I hope this isn't going to be a real trend; I hope it's just the luck of the draw, but three books I've read recently have had open endings. Two -- The Amanda Project: Invisible I, by Melissa Kantor and Skeleton Creek, by Patrick Carman -- are Young Adult novels, and one -- The Dreamer: The Consequence of Nathan Hale, by Lora Innes -- is a graphic novel) It's not that these books end with an ambiguous twist, which would be annoying but valid, but rather, the plots simply stop in the middle. When I put in the time to read a whole book, I want, well, a whole story.
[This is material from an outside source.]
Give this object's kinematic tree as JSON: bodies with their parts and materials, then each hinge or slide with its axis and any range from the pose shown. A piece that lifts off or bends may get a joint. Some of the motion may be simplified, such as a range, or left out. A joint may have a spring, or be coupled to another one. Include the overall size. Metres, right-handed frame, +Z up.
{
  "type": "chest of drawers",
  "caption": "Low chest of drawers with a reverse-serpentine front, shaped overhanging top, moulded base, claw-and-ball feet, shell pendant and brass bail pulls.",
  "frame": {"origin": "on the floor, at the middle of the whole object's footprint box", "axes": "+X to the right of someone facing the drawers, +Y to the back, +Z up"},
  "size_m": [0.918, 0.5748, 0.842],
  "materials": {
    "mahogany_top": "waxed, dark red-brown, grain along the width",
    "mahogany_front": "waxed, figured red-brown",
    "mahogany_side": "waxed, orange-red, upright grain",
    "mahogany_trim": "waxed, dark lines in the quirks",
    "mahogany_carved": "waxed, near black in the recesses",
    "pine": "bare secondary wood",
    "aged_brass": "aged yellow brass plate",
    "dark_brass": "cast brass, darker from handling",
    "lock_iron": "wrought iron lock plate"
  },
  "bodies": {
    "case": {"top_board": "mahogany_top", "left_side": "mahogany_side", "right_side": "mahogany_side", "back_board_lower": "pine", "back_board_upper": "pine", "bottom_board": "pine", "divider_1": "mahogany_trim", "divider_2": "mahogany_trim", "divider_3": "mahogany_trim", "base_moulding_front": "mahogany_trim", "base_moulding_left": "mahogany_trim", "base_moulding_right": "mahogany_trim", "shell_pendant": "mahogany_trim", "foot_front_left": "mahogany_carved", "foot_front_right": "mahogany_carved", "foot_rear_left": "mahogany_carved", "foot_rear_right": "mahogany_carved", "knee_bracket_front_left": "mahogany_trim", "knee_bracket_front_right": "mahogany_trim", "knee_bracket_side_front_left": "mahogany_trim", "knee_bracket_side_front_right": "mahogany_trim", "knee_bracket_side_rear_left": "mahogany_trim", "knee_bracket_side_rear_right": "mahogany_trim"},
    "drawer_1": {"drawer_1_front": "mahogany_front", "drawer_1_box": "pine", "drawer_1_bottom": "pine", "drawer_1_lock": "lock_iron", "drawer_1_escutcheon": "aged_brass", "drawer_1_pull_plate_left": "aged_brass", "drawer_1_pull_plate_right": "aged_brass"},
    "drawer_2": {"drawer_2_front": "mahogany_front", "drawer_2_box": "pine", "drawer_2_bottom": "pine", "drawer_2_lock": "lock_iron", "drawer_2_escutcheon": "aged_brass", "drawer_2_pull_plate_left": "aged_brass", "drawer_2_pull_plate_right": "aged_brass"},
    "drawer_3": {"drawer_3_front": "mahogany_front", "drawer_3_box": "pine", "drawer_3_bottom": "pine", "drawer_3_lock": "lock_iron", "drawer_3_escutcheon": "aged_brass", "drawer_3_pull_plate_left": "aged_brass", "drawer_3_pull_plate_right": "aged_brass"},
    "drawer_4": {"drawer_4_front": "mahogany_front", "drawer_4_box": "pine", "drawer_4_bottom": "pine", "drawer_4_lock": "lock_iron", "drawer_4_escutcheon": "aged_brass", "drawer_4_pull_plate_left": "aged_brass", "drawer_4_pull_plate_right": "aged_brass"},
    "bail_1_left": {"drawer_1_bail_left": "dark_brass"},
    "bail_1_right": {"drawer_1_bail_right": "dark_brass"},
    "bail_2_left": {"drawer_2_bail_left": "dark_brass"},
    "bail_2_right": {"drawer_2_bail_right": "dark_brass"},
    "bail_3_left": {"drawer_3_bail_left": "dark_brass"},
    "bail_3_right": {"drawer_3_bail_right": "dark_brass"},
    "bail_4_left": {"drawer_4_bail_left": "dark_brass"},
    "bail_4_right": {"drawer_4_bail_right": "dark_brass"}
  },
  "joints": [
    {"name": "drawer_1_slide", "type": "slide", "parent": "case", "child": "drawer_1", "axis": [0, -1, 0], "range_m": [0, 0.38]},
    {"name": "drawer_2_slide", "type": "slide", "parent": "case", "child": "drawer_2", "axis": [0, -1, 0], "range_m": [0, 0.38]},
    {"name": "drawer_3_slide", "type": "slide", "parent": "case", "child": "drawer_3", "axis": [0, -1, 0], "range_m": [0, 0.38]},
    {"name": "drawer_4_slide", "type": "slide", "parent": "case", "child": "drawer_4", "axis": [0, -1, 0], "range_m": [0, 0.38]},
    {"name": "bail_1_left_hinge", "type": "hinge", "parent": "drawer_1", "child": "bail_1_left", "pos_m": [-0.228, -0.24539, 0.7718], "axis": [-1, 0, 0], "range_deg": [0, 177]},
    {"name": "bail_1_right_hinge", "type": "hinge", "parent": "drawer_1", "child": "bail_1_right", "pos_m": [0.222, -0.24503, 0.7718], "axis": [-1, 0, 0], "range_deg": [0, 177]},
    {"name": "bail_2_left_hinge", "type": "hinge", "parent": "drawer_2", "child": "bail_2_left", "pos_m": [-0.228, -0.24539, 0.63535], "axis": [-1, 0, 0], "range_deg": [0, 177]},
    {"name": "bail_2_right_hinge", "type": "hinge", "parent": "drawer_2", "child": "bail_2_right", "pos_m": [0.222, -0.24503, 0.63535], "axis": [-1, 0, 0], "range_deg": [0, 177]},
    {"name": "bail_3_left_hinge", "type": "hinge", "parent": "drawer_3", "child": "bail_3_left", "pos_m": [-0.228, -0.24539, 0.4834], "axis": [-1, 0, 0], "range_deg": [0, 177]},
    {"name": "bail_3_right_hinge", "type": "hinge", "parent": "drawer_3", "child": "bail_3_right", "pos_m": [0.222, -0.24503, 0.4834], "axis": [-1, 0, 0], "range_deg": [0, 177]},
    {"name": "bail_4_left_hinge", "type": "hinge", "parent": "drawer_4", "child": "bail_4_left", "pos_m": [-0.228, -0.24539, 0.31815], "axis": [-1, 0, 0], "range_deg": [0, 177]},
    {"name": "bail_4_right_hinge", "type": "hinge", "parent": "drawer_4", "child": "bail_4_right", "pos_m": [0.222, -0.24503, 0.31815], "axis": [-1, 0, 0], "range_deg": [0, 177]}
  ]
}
There's an unspoken expectation in a book-length text that the reader will feel some sense of closure at the end.

Yes, comics (if I may use a taboo colloquialism) often have cliffhanging endings. That's why the graphic novel format usually contains about four to six issues bound together. That way it can contain the entire story -- climax, denouement, and all.

Yes, a series may have a grand plot that spans all of its volumes, but each volume usually has a fully-resolved subplot or secondary plot. Or perhaps the ending will bring the conclusion of one story and the beginning of a new one. If two mysteries are presented, as in Invisible I, the reader expects one to be solved by the end of the book, even as the other continues through the series.

The one of these three that bothered me least was Skeleton Creek, which ends with the main characters in mortal danger. In other words, it's a classic cliffhanger. It's still a bit of a dirty trick on this scale, though. Cliffhanging chapters come to a conclusion with a flick of a few more pages. The serial movies and comics of my youth were made bearable by the fact that the next installment would come in a week, or at most, a month. But the wait for the next book to be published is awfully long.